O perfil das vítimas

”Deixei a minha camisa desabotoada e, quando me agachei para pegar as espigas de milho, a manga da camisa enrolou na máquina e meu braço foi puxado para dentro do equipamento”. O relato é do agricultor Edilson Batista Neves, que perdeu um dos braços após sofrer um acidente de trabalho enquanto manuseava uma máquina de bater milho em Crisópolis, no interior da Bahia.

O depoimento faz parte da série de vídeos da campanha “Acidentes de trabalho: é urgente evitar!”, que tem como objetivo conscientizar os trabalhadores sobre a importância da prevenção nos locais de trabalho. “Ficou um trauma muito grande, mas a gente vai aprendendo com a vida”, reflete o agricultor.

De acordo com o Sistema de Informação de Agravos de Notificação (Sinan), os agricultores como Edilson representam o segundo ramo de atividade mais vulnerável para acidentes de trabalho no estado (8,3%), ficando apenas atrás dos pedreiros (9,6%) e à frente dos soldadores (8,1%), que ocupam a terceira posição. Em relação à classificação dos trabalhadores por grupos mais amplos, 40% dos acidentes foram registrados na área de produção de bens e serviços, seguidos pela agropecuária (16%).

Os acidentes que ocasionaram maior frequência de incapacidade parcial e total foram registrados para soldadores (7,2%), operadores de máquinas fixas (4%) e pedreiros (1,7%). Para o grupamento de acidentes fatais, motoristas de caminhão (9,6%), pedreiros (9,4%) e trabalhadores agropecuários (9,3%) lideram o ranking.

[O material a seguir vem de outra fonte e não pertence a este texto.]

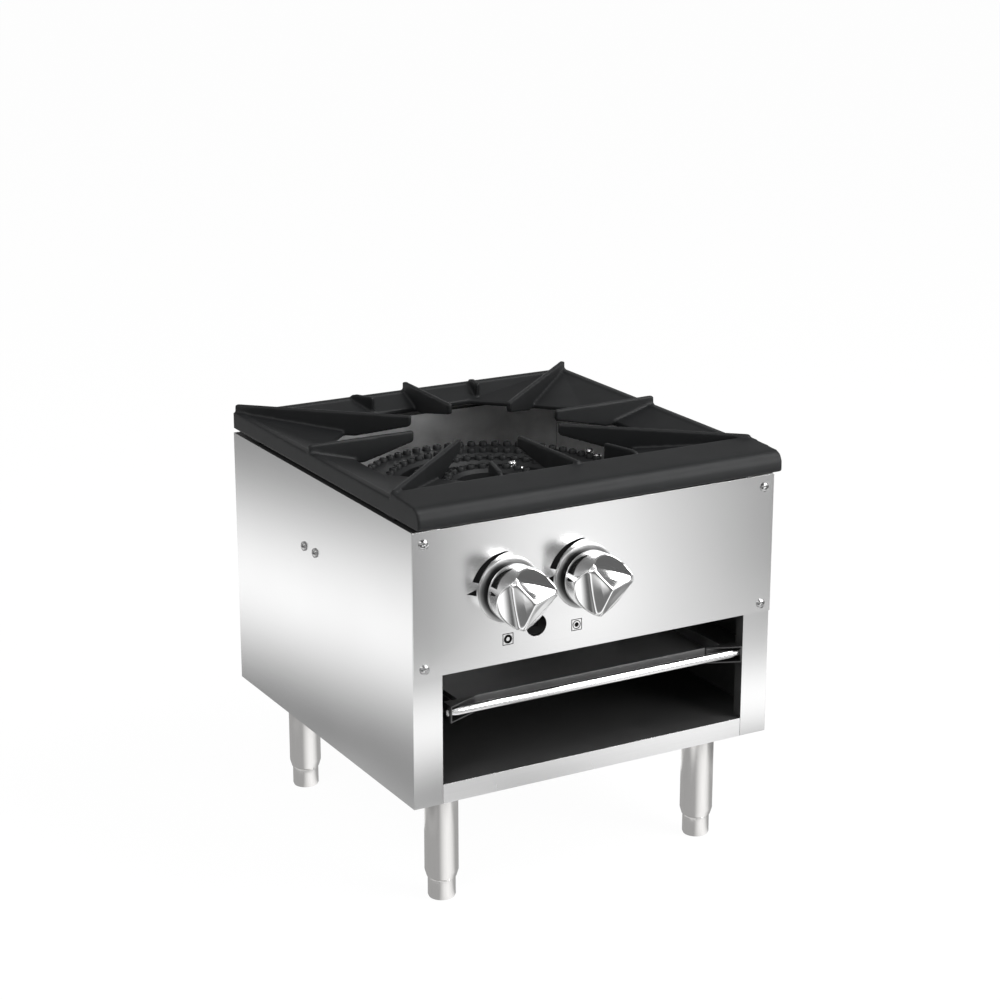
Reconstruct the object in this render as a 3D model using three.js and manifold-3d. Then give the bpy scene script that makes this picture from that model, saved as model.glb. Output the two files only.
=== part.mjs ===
// A stock pot range: a low gas cooker with one three-ring burner under a cast grate, on four legs.
// Millimetres. X is to the right, Y goes back from the front face, Z is up from the floor.
import * as THREE from "three";
import { mergeVertices } from "three/addons/utils/BufferGeometryUtils.js";
import Module from "manifold-3d";

const wasm = await Module();
wasm.setup();

// Body
const BODY_WIDTH = 457;
const BODY_DEPTH = 460;
const BODY_BOTTOM = 135;
const BODY_HEIGHT = 310;
const SHEET = 1.5;
const GAP = 0.3; // between pieces that touch
const SLACK = 1; // between neighbours that only pass each other
const GRID = 1 / 1024; // every corner lands on this step, so faces meant to be level are level

const POST_WIDTH = 35;
const POST_RETURN = 14;
const TOP_FLANGE = 22;
const BOTTOM_FLANGE = 15;
const BACK_FLANGE = 22;
const STRIP_HEIGHT = 22;
const PANEL_HEIGHT = 160.5;
const PANEL_RETURN = 18;
const SLOT_WIDTH = 6;
const SLOT_PITCH = 25;
const SLOT_REACH = 150;
const LOWER_SLOTS = [35, 80]; // above the body's bottom
const UPPER_SLOTS = [20, 60]; // under its top

// Screws
const SCREW_INSET = 13;
const SCREW_MARGIN = [10, 12.5]; // from the panel's bottom and top edges
const SCREW_HEAD = 5.5;
const SCREW_HEAD_HEIGHT = 2.6;
const SCREW_SHANK = 2;
const SCREW_LENGTH = 9;
const HEAD_SHOULDER = 0.45; // share of a head's height that is straight
const HEAD_FLAT = 0.6; // share of its radius that is flat on top
const SIDE_SCREW_OFFSETS = [-2, 27]; // behind the burner's centre
const SIDE_SCREW_DROP = 15; // under the burner support

// Knobs and valves
const KNOB_X = [-113.5, -19];
const KNOB_DROP = 79.5; // under the body's top
const KNOB_RADIUS = 33;
const KNOB_BACK = 9;
const KNOB_TAPER = 1.5;
const KNOB_SKIRT = 31;
const KNOB_FRONT = 58;
const KNOB_SHOULDER = [0.5, 14.5]; // in from the rim, and ahead of the skirt
// Share of the radius, and depth behind the tip.
const KNOB_DOME = [[0.91, 8], [0.79, 5], [0.6, 3.2], [0.24, 1]];
const KNOB_FACETS = [70, 190, 310]; // degrees from the right, turning upwards
const FACET_FALL = 0.5; // depth lost for each millimetre out from the axis
const CREST = 18.5; // from the axis: a facet turns to a scoop here
const SCOOP_HOLLOW = 60;
const SCOOP_STEPS = 5;
const KNOB_BORE = 22;
const BEZEL_RADIUS = 37;
const BEZEL_NECK = 22;
const BEZEL_DEPTH = 8;
const BEZEL_LIP = 1;
const BEZEL_FLARE = [[31, 2.4], [25, 5]];
const STEM_RADIUS = 4;
const STEM_IN_VALVE = 18;
const PANEL_HOLE = 9;
const VALVE_RADIUS = 13;
const VALVE_FRONT = 22;
const VALVE_BACK = 62;
const VALVE_NECK = 8;
const VALVE_STEP = 4;
const NIPPLE_RADIUS = 7;
const JET_HEX = 8;
const JET_LENGTH = 13;
const JET_NOZZLE = 8;
const JET_WAIST = [3, 5];
const JET_STANDOFF = 2.8;

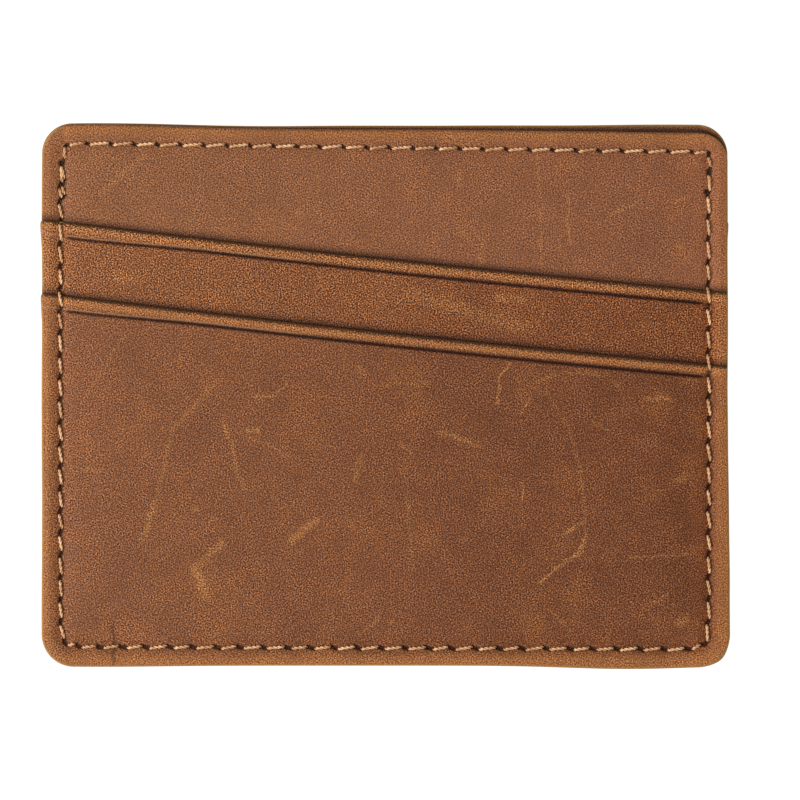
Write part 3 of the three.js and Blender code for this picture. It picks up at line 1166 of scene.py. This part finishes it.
def laid_cloth(face, layer, inset, look):
    """A cloth cut to the panel's outline less an inset, laid on another piece."""
    made = cloth(face, layer, panel_outline(face, inset, COARSE), look)
    return made


def hem_threads(face, holes, shown, look):
    """The needle thread of a panel's top row, and the bobbin thread inside the wallet."""

    def outside(x, y):
        return float(shown_height(face, (PANEL,), x, y))

    def inside(x, y):
        return -float(levels(face, -x, y)["lining"][0])

    node = f"{face['name']}_hem_needle_thread"
    thread(f"{node}_plies", node, face, holes, shown, outside, NEEDLE_RISE, look)
    node = f"{face['name']}_hem_bobbin_thread"
    turned = dict(face, turned=not face["turned"])
    mirrored = [[Vector((-spot.x, spot.y)) for spot in ends] for ends in shown]
    holes = across_the_body(holes)
    thread(f"{node}_plies", node, turned, holes, mirrored, inside, INNER_RISE, look, INNER_SIZE)


def build_face(face, holes, hem_holes, hem_shown, looks):
    """Every piece of one face apart from the perimeter thread."""
    shape = (FINE, face["turned"], MOUTH_FLARE)
    upper_outline = Outline(UPPER_HALF, BOTTOM, mouth_height, MOUTH_CORNER, lower_mouth, *shape)
    lower_outline = Outline(LOWER_HALF, BOTTOM, lower_mouth, MOUTH_CORNER, nowhere, *shape)
    panel = leather(face, PANEL, panel_outline(face, 0, FINE), holes, looks[PANEL])
    leather(face, UPPER, upper_outline, holes, looks[UPPER])
    leather(face, LOWER, lower_outline, holes, looks[LOWER])
    interlining = laid_cloth(face, "interlining", INTERLINING_INSET, looks["interlining"])
    laid_cloth(face, "lining", LINING_INSET, looks["lining"])
    hem_threads(face, hem_holes, hem_shown, looks["thread"])


def seam_thread(kind, face, holes, shown, rise, look):
    """The perimeter seam's needle thread, on the front, or its bobbin thread, on the back."""

    def surface(x, y):
        return float(shown_height(face, (PANEL, UPPER, LOWER), x, y))

    thread(f"{kind}_thread_plies", f"perimeter_{kind}_thread", face, holes, shown, surface, rise, look)


thread_look = thread_material()
shared_looks = {
    "thread": thread_look,
    "lining": lining_material(),
    "interlining": interlining_material(),
}
front_looks = face_looks(FRONT, FRONT_LEATHERS, shared_looks)
back_looks = face_looks(BACK, BACK_LEATHERS, shared_looks)

seam_shown = stitches(PERIMETER, 11)
hem_front_shown = stitches(FRONT_HEM, 12)
hem_back_shown = stitches(BACK_HEM, 13)
back_perimeter = across_the_body(PERIMETER)
back_seam_shown = stitches(back_perimeter, 14)

front_rows = [(PERIMETER, seam_shown, HOLE_RADIUS), (FRONT_HEM, hem_front_shown, HEM_HOLE_RADIUS)]
back_rows = [(back_perimeter, back_seam_shown, HOLE_RADIUS), (BACK_HEM, hem_back_shown, HEM_HOLE_RADIUS)]
build_face(FRONT, slits(front_rows) + worn_holes(WORN), FRONT_HEM, hem_front_shown, front_looks)
build_face(BACK, slits(back_rows), BACK_HEM, hem_back_shown, back_looks)
seam_thread("needle", FRONT, PERIMETER, seam_shown, NEEDLE_RISE, thread_look)
seam_thread("bobbin", BACK, back_perimeter, back_seam_shown, BOBBIN_RISE, thread_look)

# ---- Camera, light and floor ----

LENS = 200
SENSOR = 36
VIEW_WIDTH = 118.3  # how much of the front face's plane the picture spans
CAMERA_X = 2.255
CAMERA_Y = -0.7025
AROUND = 0.52  # strength of the light from all around
KEY_AT = (-0.72, -0.18, 0.62)  # in metres
KEY_SIZE = 0.5
KEY_POWER = 10.4
TABLE_REACH = 3.0
TABLE_DROP = 0.0002  # keeps the table just clear of the leather


def add_camera():
    data = bpy.data.cameras.new("camera")
    data.lens = LENS
    data.sensor_width = SENSOR
    data.dof.use_dof = False
    data.clip_start = 0.01
    data.clip_end = 20
    camera = linked("camera", data)
    away = VIEW_WIDTH * LENS / SENSOR
    camera.location = Vector((CAMERA_X, CAMERA_Y, 2 * MID + away)) * MM
    bpy.context.scene.camera = camera


def add_softbox(name, location, size, power):
    data = bpy.data.lights.new(name, "AREA")
    data.shape = "SQUARE"
    data.size = size
    data.energy = power
    light = linked(name, data)
    light.location = location
    light.rotation_euler = (-Vector(location)).to_track_quat("-Z", "Y").to_euler()


def add_surroundings():
    """A plain white table and white surroundings, both bright enough to read as pure white."""
    world = bpy.data.worlds.new("surroundings")
    world.use_nodes = True
    world.node_tree.nodes["Background"].inputs["Color"].default_value = (1, 1, 1, 1)
    world.node_tree.nodes["Background"].inputs["Strength"].default_value = AROUND
    bpy.context.scene.world = world
    nodes = Nodes("white_table")
    glow = nodes.add("Emission", {"Color": (1, 1, 1, 1), "Strength": 0.97}).outputs[0]
    matt = nodes.add("BsdfDiffuse", {"Color": (0.12, 0.12, 0.12, 1)}).outputs[0]
    both = nodes.add("AddShader", {0: glow, 1: matt}).outputs[0]
    nodes.add("OutputMaterial", {"Surface": both})
    mesh = bpy.data.meshes.new("table_top")
    corners = [(x * TABLE_REACH, y * TABLE_REACH, 0) for x, y in ((-1, -1), (1, -1), (1, 1), (-1, 1))]
    mesh.from_pydata(corners, [], [(0, 1, 2, 3)])
    mesh.materials.append(nodes.material)
    table = linked("table_top", mesh)
    table.location = (0, 0, -TABLE_DROP)


add_camera()
add_softbox("key", KEY_AT, KEY_SIZE, KEY_POWER)
add_surroundings()
bpy.context.scene.view_settings.view_transform = "Standard"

Ainda segundo o Sinan, Salvador lidera o ranking de acidentes de trabalho no estado: foram 12.382 casos entre os anos de 2010 e 2021, o que equivale a 32% do total de acidentes registrados na Bahia. O levantamento também descreve o perfil da maioria das vítimas desses acidentes em todo o estado. São pessoas entre 30 e 39 anos (29%), que trabalham na informalidade (37,5%) e do sexo masculino (86%).

O problema da subnotificação

O Sistema de Informações sobre Mortalidade (SIM) do SUS aponta que 34.683 pessoas morreram por acidentes de trabalho no Brasil entre 2010 e 2019. Na Bahia, foram 1.750 casos fatais (5%) no mesmo período. Em Salvador, foram registradas 195 mortes, sendo 92% de trabalhadores homens.

Segundo a Previdência Social, que registra apenas os acidentes ocorridos com trabalhadores segurados com vínculos pela CLT, 81% dos casos foram dos chamados acidentes típicos (o que ocorre na execução do trabalho) e 19% de acidentes de trajeto (o que ocorre no percurso da residência para o trabalho ou vice-versa). De 2018 a 2020, o órgão registrou um total de 31.552 acidentes de trabalho entres os segurados, sendo 69% das vítimas homens e 31% mulheres.

Apesar dos registros oficiais consultados, o professor Cleber Cremonese chama a atenção para o possível problema da subnotificação nesses bancos de dados, seja em relação aos trabalhadores celetistas, como também entre aqueles sem vínculos formais e nos diversos ramos de atividade econômica. “Muitos desses casos permanecem na invisibilidade, o que reflete na dificuldade de atuar na prevenção e aplicação de medidas mais efetivas destinadas à proteção e segurança desses trabalhadores”, conclui.